Keywords:Kusatsu-Shirane volcano, Yugama, crater lake, subaqueous fumarole, polythionate, sulfur oxyanion

The Kusatsu-Shirane volcano is one of the most famous active volcanoes in Japan. Yugama, an active crater lake located on the pyroclastic cone of the volcano, is filled with high acidity water due to the injection of hydrothermal fluids from subaqueous fumaroles. Yugama has been the center of recent volcanic activity. We have been monitoring the water chemistry of Yugama over the past five decades.

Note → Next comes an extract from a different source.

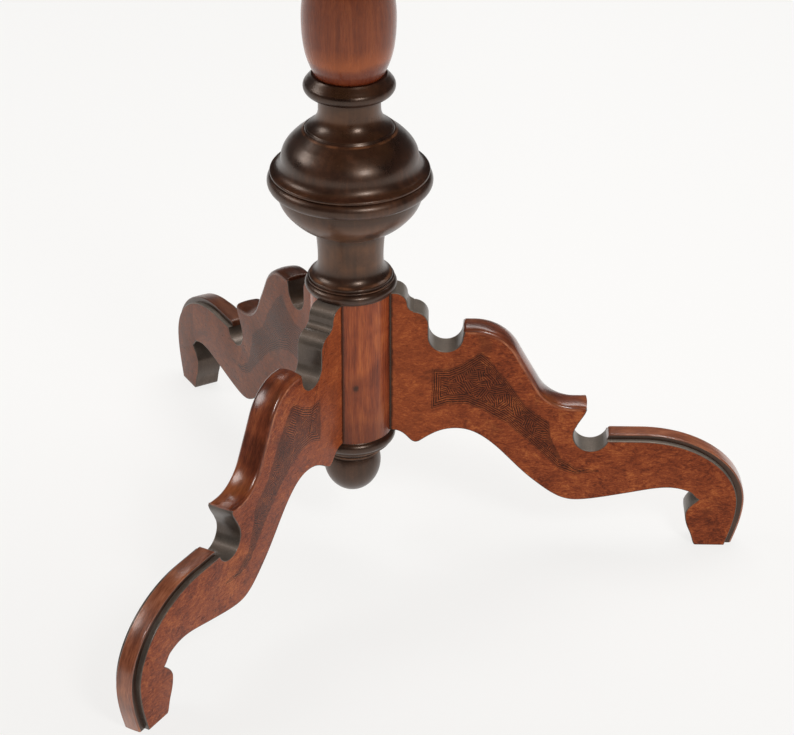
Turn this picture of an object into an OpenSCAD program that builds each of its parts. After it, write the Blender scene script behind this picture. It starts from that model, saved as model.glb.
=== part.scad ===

The volcano has been in an active period since the late 2000s, and the activity has increased further since March 2014. In 2014, an earthquake swarm was observed around Yugama crater with inflation at shallow depth beneath Yugama. The concentrations of chloride ion and dissolved sulfur species in the Yugama water started increasing sharply in September 2014, immediately after the end of the earthquake swarm. We estimated the total amount of polythionate ions in the Yugama water as the difference between the sulfate ion content determined by ion chromatography and total sulfur content determined by ICP-OES. Our analytical results reveal that polythionate ions, which had not been observed for few years, have appeared with remarkable amounts in the Yugama water in September 2014, and their total amount has drastically increased to 3000 mg/L on a sulfate basis within seven months. Resultantly, more than a half amount of dissolved sulfur in Yugama has existed as polythionate species since mid-2015. This high proportion of polythionate species to the total sulfur species in Yugama is comparable to that observed in the 1970s before the 1982-1983 phreatic eruptions at Yugama. The changes in ORP in the Yugama water in and after 2014 suggest that increasing of SO2/H2S ratio in the volcanic gasses from the subaqueous fumaroles induce a production of polythionate species. The chemistry of polythionates in the Yugama water may be more complex than we thought.